Oxidation-Level-Tailored rGO in Fe₃O₄/CuO/rGO Nanocomposites: Comprehensive Structural and Thermal Characterization for Enhanced Ammonium Perchlorate Decomposition

Abstract

A Fe₃O₄/CuO/rGO nanocomposite was synthesized via an ultrasonic-assisted co-precipitation method. Reduced graphene oxide (rGO) with varying oxidation levels was prepared by controlled thermal reduction of graphene oxide in air and subsequently incorporated into the nanocomposite.
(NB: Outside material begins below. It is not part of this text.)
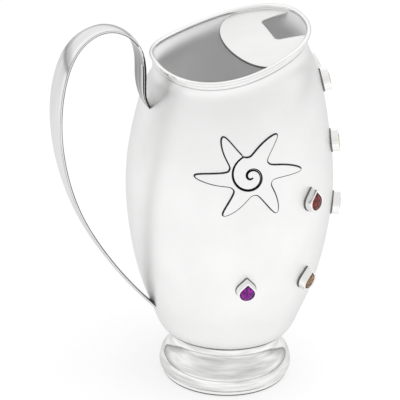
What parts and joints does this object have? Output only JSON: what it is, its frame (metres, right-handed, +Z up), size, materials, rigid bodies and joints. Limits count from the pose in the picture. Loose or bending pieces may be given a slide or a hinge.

The structural, morphological, and textural properties were characterized using X-ray diffraction (XRD), Raman spectroscopy, scanning electron microscopy with energy-dispersive X-ray spectroscopy (SEM-EDX), and nitrogen adsorption–desorption analysis (BET). The catalytic performance toward the thermal decomposition of ammonium perchlorate (AP) was evaluated by thermogravimetric analysis (TGA). Uniformly dispersed Fe₃O₄/CuO nanoparticles with diameters of 8–20 nm were observed on the rGO sheets. The nanocomposite containing rGO annealed at 250 °C for 4.5 hours exhibited a high specific surface area of 187.2 m²/g and significantly reduced the AP decomposition temperature by 112.4 °C, highlighting the critical influence of rGO oxidation level on the catalytic performance of the Fe₃O₄/CuO/rGO system.